Accenture put in a new approach:
We created a program called Truly Human, which was focused on developing the human capability you have in the organization. We got rid of the performance management, and put in place a whole new set of learning platforms to provide a lot of learning resources to people, so they can continue to advance with real- time coaching. That eliminated that whole static performance management process. I don't think we would have made it through the transformation without this.
It's good to see the digital transformation lessons piling up. I liked how the panel spent little time on technology, except for the data/dashboarding aspects. The hard part remains the culture. We know that many digital projects involve new interactions with either customers, suppliers, or employees.
Breaking down company walls is powerful, but it exposes flaws. All it takes is one weak link to take the entire "experience" of dealing with a company down. Change is never easy, but as this panel showed, radically questioning long-held processes like performance reviews can shake things up.
Of course, that also means better hiring and talent infusions. I was glad the panel brought up workplace diversity. You're not going to stir the digital pot without such efforts.

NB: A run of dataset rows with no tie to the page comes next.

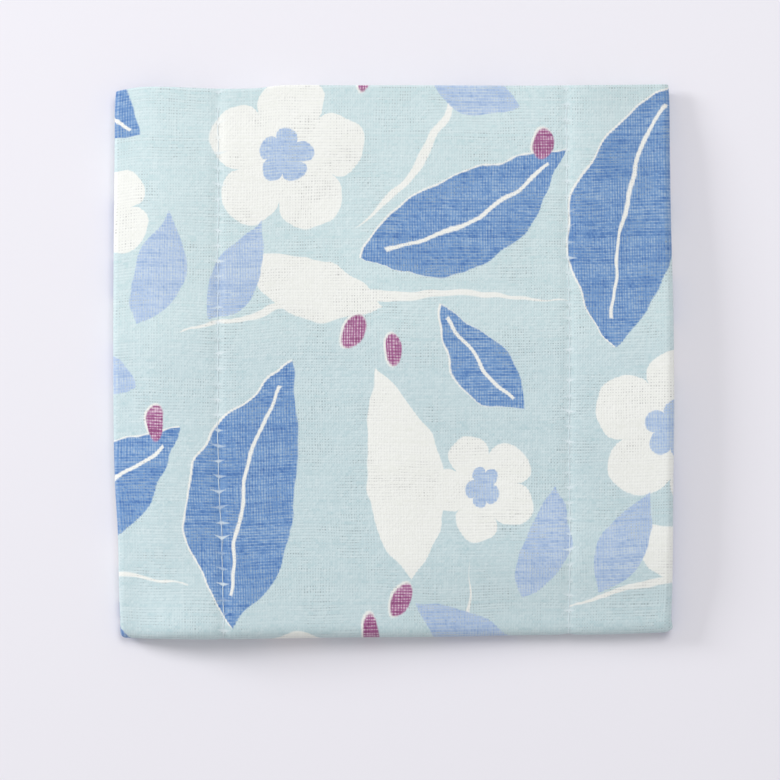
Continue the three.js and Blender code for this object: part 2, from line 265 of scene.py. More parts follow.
def section(along):
    """The cross-section of one half: place, height over the middle plane, and the outward way."""
    right_angle = np.clip((along - RIGHT_BEND) / RIGHT_RADIUS, 0, math.pi)
    left_angle = np.clip((LEFT_BEND - along) / LEFT_RADIUS, 0, math.pi)
    right_past = np.maximum(0, along - RIGHT_FOLD_END)
    left_past = np.maximum(0, LEFT_FOLD_END - along)
    x = np.clip(along, LEFT_BEND, RIGHT_BEND)
    x = x + RIGHT_RADIUS * np.sin(right_angle) - right_past
    x = x - LEFT_RADIUS * np.sin(left_angle) + left_past
    height = PANEL_HEIGHT - RIGHT_RADIUS * (1 - np.cos(right_angle))
    height = height - LEFT_RADIUS * (1 - np.cos(left_angle))
    out_x = np.sin(right_angle) - np.sin(left_angle)
    out_height = np.cos(right_angle + left_angle)
    return x, height, out_x, out_height


def skew(along):
    left_past = np.maximum(0, LEFT_FOLD_END - along)
    right_past = np.maximum(0, along - RIGHT_FOLD_END)
    return -LEFT_SKEW * left_past - RIGHT_SKEW * right_past


def through_half_fold(height, across):
    """A height of the cross-section, carried round the front roll."""
    angle = np.clip(across / ROLL_ARC, -1, 1) * math.pi / 2
    forward, upward = np.cos(angle), np.sin(angle)
    fullness = np.abs(forward) ** ROLL_SQUARENESS + np.abs(upward) ** ROLL_SQUARENESS
    reach = height * fullness ** (-1 / ROLL_SQUARENESS)
    past = np.maximum(0, np.abs(across) - ROLL_ARC)
    return ROLL_CENTRE - reach * forward + past, MIDDLE + reach * upward


def half_thickness(along, across):
    """Half the cloth's thickness: rounded at the hems, pinched and puckered by the stitches."""
    from_side = HALF_LENGTH - np.abs(along)
    from_end = np.minimum(UPPER_END - across, across - LOWER_END)
    from_hem = np.clip(np.minimum(from_side, from_end) / HALF_THICKNESS, 0, 1)
    rounding = BLUNT_EDGE + (1 - BLUNT_EDGE) * np.sqrt(1 - (1 - from_hem) ** 2)
    pinched = np.zeros_like(along)
    pucker = np.zeros_like(along)
    wave = np.cos(2 * math.pi * across / STITCH)
    for index, line in enumerate(LINE_PLACES):
        pinched += bell(along - line, PINCH_REACH) * (1 + PINCH_AT_HOLES * wave)
        ridge = bell(along - line, PUCKER_REACH) - bell(along - line, PUCKER_START)
        quick = np.sin(across * PUCKER_WAVES[0] + index * PUCKER_LINE_SHIFT)
        slow = np.sin(across * PUCKER_WAVES[1] + index)
        pucker += ridge * wave * (PUCKER_MEAN + PUCKER_SWING * quick * slow)
    return HALF_THICKNESS * rounding * (1 - PINCH * pinched) - PUCKER * pucker * rounding


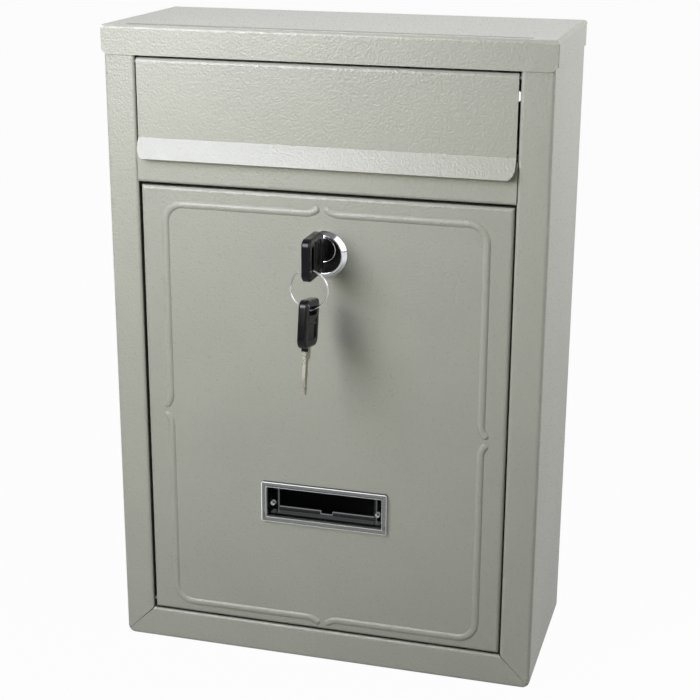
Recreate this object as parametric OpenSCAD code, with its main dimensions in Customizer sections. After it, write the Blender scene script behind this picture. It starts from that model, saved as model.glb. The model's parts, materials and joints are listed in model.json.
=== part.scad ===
// Wall-mounted steel collection box with a hinged letter flap, a drop-down
// door with cam lock, a clear name window and two keys on a ring.
// Millimetres. X to the right, Y towards the wall, Z up; origin at the
// centre of the base.

/* [Cabinet] */
// Width over the folded body sheet
body_w = 214; // [190:1:260]
// Height over the top cap
height = 317; // [300:1:380]
// Depth over the top cap
depth = 92; // [80:1:140]
// Thickness of the steel sheet
sheet = 0.8; // [0.7:0.1:1]
// Outer radius of the fold between each side and the bottom
corner_r = 4; // [3:0.5:7]
// Outer radius of the folds round the front and the rear
fold_r = 1.8; // [1.5:0.1:2]
// Width of each side flange of the front
side_flange = 15.4; // [13:0.1:20]
// Height of the bottom flange of the front
bottom_flange = 16.5; // [14:0.1:20]
// Depth of the return folded behind each flange
return_d = 10; // [9:0.5:14]
// Width of the rear flanges
rear_flange = 12; // [10:0.5:20]

/* [Top cap] */
// Height of the front lip of the cap
cap_lip = 14; // [12:0.5:18]
// Height of the side and rear flanges of the cap
cap_flange = 12; // [8:0.5:13]
// Outer radius of the folds of the cap
cap_fold_r = 2; // [1.6:0.1:2.5]
// Radius of the lower corners of the front lip
cap_corner_r = 3.5; // [2:0.5:6]
// Relief notch between the lip and the side flanges
cap_notch = 1.4; // [1:0.1:3]

/* [Rail and flap] */
// Height of the rail between flap and door
rail_h = 19.8; // [18:0.1:26]
// Depth of the rail channel
rail_d = 20; // [18:0.5:24]
// Diameter of the rod that the flap turns on
rod_d = 2.6; // [2:0.1:3]
// Running clearance round the rod
rod_clear = 0.08; // [0.05:0.01:0.1]
// Gap between the flap and each side flange
flap_side_gap = 0.8; // [0.5:0.1:1.5]
// Gap between the rolled edge of the flap and the lip above it
flap_top_gap = 0.9; // [0.6:0.1:1.5]
// Height of the bend of the flap above the rail
flap_bend_up = 1.8; // [1.6:0.1:3]
// Length of the finger lip of the flap
flap_lip = 10.6; // [8:0.1:13]
// Angle of the finger lip out of the flap
flap_angle = 25; // [20:1:30]
// Radius of the lower corners of the finger lip
flap_corner_r = 6; // [3:0.5:8]

/* [Door] */
// Height of the door
door_h = 224.3; // [212:0.1:226]
// Depth of the folded edges of the door
door_d = 10; // [8:0.5:12]
// Gap under the door
door_gap_bottom = 0.8; // [0.7:0.1:1.2]
// Gap above the door
door_gap_top = 1.1; // [0.8:0.1:1.6]
// Gap left of the door
door_gap_left = 1.2; // [0.5:0.1:1.5]
// Gap right of the door
door_gap_right = 0.5; // [0.5:0.1:1.5]
// Distance of the hinge axis behind the face of the door
hinge_in = 3.2; // [3.2:0.1:3.5]
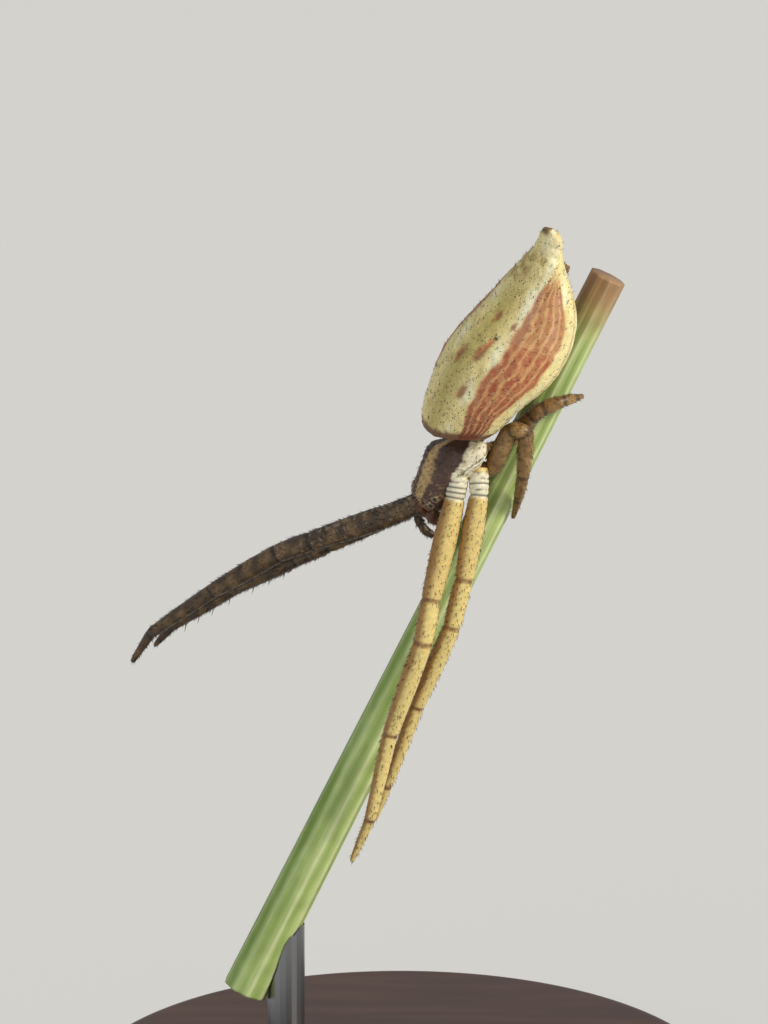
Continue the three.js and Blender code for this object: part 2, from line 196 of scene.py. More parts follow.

Bell added:
For us at GE, one of the things I'm really proud of is we established a goal of 20,000 women coming through our science/technology/engineering/math (STEM) program, and growing into the company. That's been doubling innovation fast. So we've got to do that.
During the Q/A, the audience asked tough questions. One asked how you deal with the persistent "permafrost layer" of middle management that tends to block change. Then there is the problem of "lock in" with legacy tools and practices, like budgeting and, for some, performance management. I liked the hard questions - there's plenty of work still ahead.